Ze hebben dit jaar inmiddels hun vierde album uitgebracht, maar het volgende nummer van de Arctic Monkeys dateert nog uit 2007. Na hun overweldigende debuutalbum kwamen de jonge britten met een aardig vervolg, vooral doordat ze durfden een iets andere richting op te gaan dan de rechttoe rechtaan rock ’n roll die ze op hun eerste album ten gehore brachten. Toch was het tweede album een lichte teleurstelling, doordat het net iet minder rockte dan z’n voorganger. Gelukkig stond er in ieder geval één geweldig nummer op. De opbouw van het laatste nummer 505 is subliem en hoort thuis op een vervolgalbum van zo’n geweldige band. Let op: rockalert bij 2:30!

Kurt Vile – Smoke Ring For My Halo

Op 29 juni jl heb ik Kurt Vile en zijn band The Violators mogen aanschouwen in poptempel Vera, waar deze amerikaan ter promotie van alweer zijn vierde studio album  Smoke Ring For My Halo (2011) zijn opwachting maakte. Ik was vóór het uitbrengen van zijn laatste LP nog niet bekend met zijn werk en ging dus met het maagdenvlies nog op mijn oren richting de Groningse club voor de internationale pop underground.

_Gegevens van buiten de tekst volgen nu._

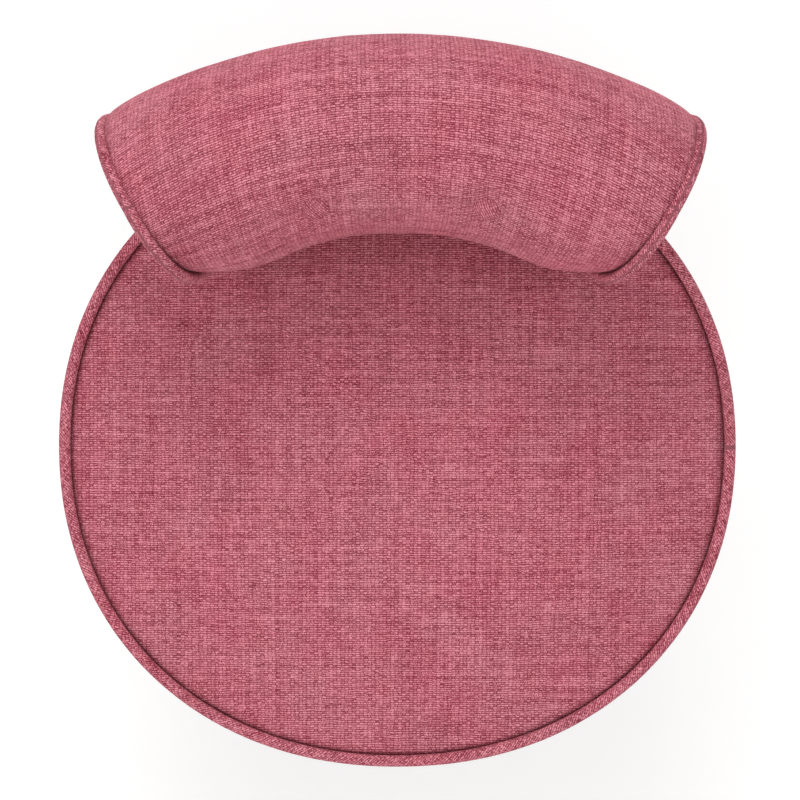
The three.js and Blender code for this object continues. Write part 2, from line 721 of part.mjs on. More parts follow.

Kurt ving, evenals op zijn album, aan met het nummer ‘Baby’s Arms’. Een rustige, repeterende track die uitermate geschikt is om een zaal of huiskamer op te warmen voor wat er nog komen gaat. Het kwartet bestaande uit drie gitaristen en een drummer zette dit dan ook moeiteloos om in een goed opgebouwde en gevarieerde set. Dezelfde eigenschappen die ook kunnen worden toegewezen aan het album, dat balanceert tussen melancholische folk enerzijds en repeterende  indie rock anderzijds. Het repertoire doet hier en daar denken aan het werk van Bob Dylan en Beck en is bij vlagen van een hypnotiserend karakter. Naast de pop en rock georienteerde tracks ‘Jesus Fever’, ‘Puppet To The Man’, ‘On Tour’ en ‘In My Time’ zijn ‘Runner Ups’ en ‘Peeping Tomboy’ twee pareltjes op het album. Dit zijn dan ook de twee nummers die Kurt live, zonder begeleiding van zijn band, met alleen zijn akoestische gitaar opvoerde. Zo puur, zo mooi, zowel live als op je home cinema set. Beloofd.